The stakes for that, however, are small in his mind. “I think a popular concept took over in the U.S. understanding that influence operations work. There’s this idea that if you see something, it’ll influence you. It’s unclear to me whether there are any real effects with a capital ‘E’ from these campaigns, that they’ve achieved anything, or that they’ve changed anybody’s mind.”

He bristles at how his work on Russian influence operations, once a narrow field discussed mostly by practicing intelligence professionals, got blown out of proportion by Clinton fans keen for a scapegoat after 2016.

“A lot of Democratic politicians used the Russian campaign as an excuse for the Clinton campaign’s loss,” says van Landingham. “There were trolls lurking behind everything and so for certain people, anyone they didn’t want to agree with was a Russian troll or Russian co-optee.”

But as far as the 2024 election goes, his concerns are more practical.

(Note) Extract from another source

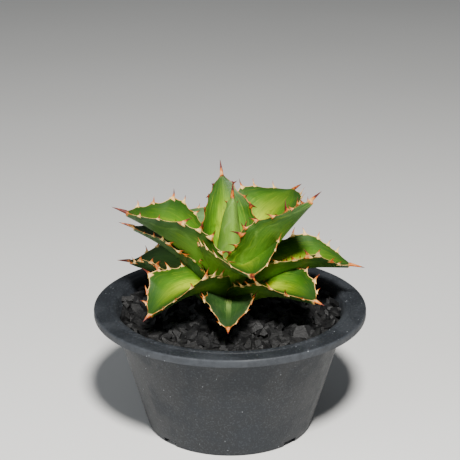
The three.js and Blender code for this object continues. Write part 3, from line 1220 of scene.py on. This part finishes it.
    def tooth(
        self, model: bpy.types.Mesh, side: int, share: float, size: float, hook: float
    ) -> bpy.types.Object:
        """Set one tooth on the margin.

        Args:
            model: the tooth to copy.
            side: which margin.
            share: share of the leaf's length.
            size: height in millimetres.
            hook: how far it leans, towards the tip if positive.

        Returns:
            The tooth as a piece, ready to be joined to the leaf.
        """
        one = np.array([share])
        root = self.surface(one, np.array([self.habit.tooth_root * side]), np.array([0.0]))[0]
        inside = self.surface(one, np.array([0.8 * side]), np.array([0.0]))[0]
        _, along, normal = self.frames(one)
        upturn = self.rng.uniform(0.5, 1.5)
        outwards = (Vector(root - inside).normalized() + upturn * Vector(normal[0])).normalized()
        forwards = Vector(along[0])
        forwards = (forwards - outwards * forwards.dot(outwards)).normalized()
        if hook < 0:
            forwards = -forwards
        across = outwards.cross(forwards)
        mesh = model.copy()
        spread = 0.55 + 0.75 * min(1.0, abs(hook))
        points = points_of(mesh)
        points[:, 0] += (spread - 1) * 0.45 * points[:, 2] ** 2
        place_points(mesh, points)
        ripe = np.empty(len(mesh.vertices), np.float32)
        mesh.attributes["ripe"].data.foreach_get("value", ripe)
        store(mesh, "ripe", ripe + self.ripeness + self.rng.uniform(-0.12, 0.2))
        turn = Matrix((forwards, across, outwards)).transposed().to_4x4()
        where = Matrix.Translation(Vector(root) - outwards * self.habit.tooth_sunk * size * MM)
        mesh.transform(where @ turn @ Matrix.Scale(self.habit.tooth_scale * size * MM, 4))
        piece = bpy.data.objects.new("tooth", mesh)
        bpy.context.collection.objects.link(piece)
        return piece

    def build(self, model: bpy.types.Mesh, finish: bpy.types.Material) -> bpy.types.Object:
        """Model the leaf with its teeth and dress it.

        Args:
            model: the tooth to copy.
            finish: the leaf's material.

        Returns:
            The finished leaf.
        """
        blade = self.blade()
        teeth = [self.tooth(model, *place) for place in self.places]
        piece = join([blade, *teeth], self.name.replace("leaf", "agave_leaf", 1))
        piece.data.materials.clear()
        piece.data.materials.append(finish)
        bpy.ops.object.shade_smooth()
        finish_piece(piece, self.age.slot, self.name)
        self.report(piece)
        return piece

    def report(self, piece: bpy.types.Object) -> None:
        """Log how far the leaf's box is from its CAD node's box.

        Args:
            piece: the finished leaf.
        """
        points = points_of(piece.data)
        low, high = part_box(self.name)
        gaps = [*(points.min(0) - np.array(low)), *(points.max(0) - np.array(high))]
        log.info("  box against CAD, mm: %s", " ".join(f"{gap / MM:.1f}" for gap in gaps))


def rosette() -> list[Leaf]:
    """List the leaves, youngest first, each at its place on the spiral.

    Returns:
        The leaves, not yet laid out.
    """
    older = LeafAge.OLDER
    return [
        Leaf("leaf_inner", 0, 0, 86, 10, 48, 20, 0.7, 0.5, teeth=5, ripeness=0.45),
        Leaf(
            "leaf_spear", 1, 40, 88, 7, 73, 13, 0.8, 0.4,
            age=LeafAge.SPEAR, teeth=2, ripeness=0.5, depth=0.0,
        ),
        Leaf("leaf_back_tall", 2, 0, 84, 21, 77, 28, 0.5, 0.5, teeth=7, ripeness=0.6, depth=0.0),
        Leaf("leaf_right_tall", 3, 0, 58, 56, 75, 35, 0.45, 0.6, -3, ripeness=0.4, depth=0.08),
        Leaf("leaf_left_tall", 4, 0, 60, 64, 60, 40, 0.65, 0.55, teeth=7, ripeness=0.05, depth=0.4),
        Leaf("leaf_back_right", 5, 0, 74, 68, 52, 39, 0.42, 0.66, teeth=8, ripeness=-0.15, depth=0.35),
        Leaf("leaf_front", 6, 7, 70, 62, 37, 38, 0.6, 0.6, teeth=7, ripeness=-0.05, depth=0.4),
        Leaf("leaf_back_left", 7, 0, 70, 49, 48, 40, 0.5, 0.6, age=older, depth=0.0),
        Leaf("leaf_right", 8, 0, 46, 74, 21, 32, 0.5, 0.66, ripeness=-0.05, depth=0.35),
        Leaf(
            "leaf_front_left", 9, 5, 44, 67, 10, 30, 0.5, 0.62, 6,
            teeth=7, ripeness=0.0, depth=0.5, spine=5.5, taper=1.35,
        ),
        Leaf("leaf_back", 10, 0, 56, 62, 34, 40, 0.5, 0.6),
        Leaf(
            "leaf_front_right", 11, 12, 34, 65, 16, 31, 0.42, 0.62,
            teeth=7, ripeness=0.0, depth=0.55, spine=6.5, taper=1.45,
        ),
        Leaf("leaf_left", 12, 6, 64, 61, 46, 22, 0.3, 0.55, age=older, teeth=9, depth=0.1),
        Leaf("leaf_back_right_low", 13, 0, 40, 60, 14, 36, 0.45, 0.6, age=older),
        Leaf(
            "leaf_front_low", 14, 14, 28, 58, 7, 23, 0.4, 0.6,
            age=LeafAge.DULL, teeth=6, ripeness=0.2, depth=0.1, spine=4.5, taper=1.3,
        ),
        Leaf("leaf_back_low", 15, -10, 30, 62, 14, 34, 0.45, 0.6, age=older),
        Leaf("leaf_left_low", 20, 5, 34, 71, 14, 34, 0.5, 0.6, age=older, depth=0.0),
    ]


# ---- Hidden pieces that keep their CAD shape -----------------------------------------------


def dress_hidden_pieces() -> None:
    """Give the stem, soil, drainage layer and screen their finishes."""
    finishes = {
        "stem": Granular("stem_bark", (0.1, 0.08, 0.03), (0.42, 0.36, 0.18), 420, 0.8),
        "potting_soil": Granular("potting_soil", (0.02, 0.012, 0.007), (0.16, 0.1, 0.06), 380, 0.96),
        "drainage_layer": Granular("pumice", (0.3, 0.27, 0.22), (0.75, 0.7, 0.62), 160, 0.95),
        "drainage_screen": Granular("screen_plastic", (0.012, 0.013, 0.015), (0.05, 0.052, 0.055), 700, 0.6),
    }
    for node, finish in finishes.items():
        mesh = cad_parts[node].data
        mesh.materials.clear()
        mesh.materials.append(finish.material())
        log.info("%s: keeps its CAD shape", node)


# ---- Studio --------------------------------------------------------------------------------


@dataclass(frozen=True)
class Lamp:
    """One soft round lamp, with its place and size in metres and its power in watts."""

    name: str
    spot: Spot
    size: float
    power: float
    tint: Colour

    def hang(self, target: Vector) -> None:
        """Hang the lamp.

        Args:
            target: what it points at.
        """
        light = bpy.data.lights.new(self.name, "AREA")
        light.shape = "DISK"
        light.size = self.size
        light.energy = self.power
        light.color = self.tint
        lamp = bpy.data.objects.new(self.name, light)
        bpy.context.collection.objects.link(lamp)
        lamp.location = self.spot
        lamp.rotation_euler = (target - Vector(self.spot)).to_track_quat("-Z", "Y").to_euler()


@dataclass
class Studio:
    """A pale floor, soft lights and the camera. Lengths are in metres and angles in degrees."""

    pan: Pan
    distance: float = 0.8
    sight_angle: float = 22.6
    tilt: float = 19.7
    lens: float = 113.2
    floor_size: float = 12.0
    sky: Colour = (0.9, 0.95, 1.0)
    sky_strength: float = 0.12
    lamps: tuple[Lamp, ...] = (
        Lamp("key", (0.05, -0.64, 0.86), 0.15, 26, (1.0, 0.98, 0.94)),
        Lamp("fill", (-1.1, -0.7, 0.6), 0.9, 5.5, (0.93, 0.97, 1.0)),
    )

    def floor(self) -> None:
        """Lay the pale floor."""
        clear_selection()
        bpy.ops.mesh.primitive_plane_add(size=self.floor_size, location=(0, self.floor_size / 4, 0))
        floor = bpy.context.object
        floor.name = "floor"
        graph = Graph("floor_paper")
        mottle = graph.noise(graph.place(), 3, 2)
        graph.surface(graph.mix(mottle, (0.74, 0.74, 0.73), (0.8, 0.8, 0.79)), 0.85, 0.2)
        floor.data.materials.append(graph.material)

    def camera(self) -> None:
        """Set the camera, looking along +Y and a little down at the rim's centre."""
        data = bpy.data.cameras.new("camera")
        data.lens = self.lens
        camera = bpy.data.objects.new("camera", data)
        bpy.context.collection.objects.link(camera)
        angle = math.radians(self.sight_angle)
        camera.location = (
            0, -self.distance * math.cos(angle), self.pan.top + self.distance * math.sin(angle)
        )
        camera.rotation_euler = (math.radians(90 - self.tilt), 0, 0)
        bpy.context.scene.camera = camera

    def build(self) -> None:
        """Set up the whole studio."""
        self.floor()
        for lamp in self.lamps:
            lamp.hang(Vector((0, 0, self.pan.top + 20 * MM)))
        world = bpy.data.worlds.new("soft_sky")
        world.use_nodes = True
        background = world.node_tree.nodes["Background"]
        background.inputs["Color"].default_value = (*self.sky, 1)
        background.inputs["Strength"].default_value = self.sky_strength
        bpy.context.scene.world = world
        self.camera()


def main() -> None:
    """Build the potted agave, piece by piece, and set it in its studio."""
    logging.basicConfig(level=logging.INFO, format="%(message)s")
    pan = Pan()
    pan.build()
    dressing = Dressing(pan)
    dressing.build()
    dress_hidden_pieces()
    habit = Habit()
    model = Tooth().build()
    finishes = {age: age.value.material() for age in LeafAge}
    for leaf in rosette():
        leaf.lay_out(pan, dressing.level, habit)
        leaf.build(model, finishes[leaf.age])
    Studio(pan).build()


if __name__ == "__main__":
    main()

“What I worry about are the policy implications of a presidency that’s friendly to Russia or at least friendly to Russia because of negative partisanship,” he says.

At a Madison community pool on a warm June afternoon, van Landingham tends to his two little girls at their swim lessons. His youngest, three years old, beams her blue candy-stained lips in a smile underneath a bob haircut as she bounces around in the water.

Dad is clad in the classic suburban uniform of sandals, shorts, and a polo shirt as he reflects on his decision to leave the agency and start a very different and much quieter life far away from the the subject to which he had devoted his career.

“I miss it every day. It was a dream job,” he says with a hint of nostalgia. “You could go into work and write about something that you thought was interesting and make an argument for why the United States government should pay attention to this with policy implications. It’s an excellent mental exercise.

“I guess you just have to recognize when it’s enough,” he says. “You don’t get anything for being right. The best you get for being right is to go out on top.”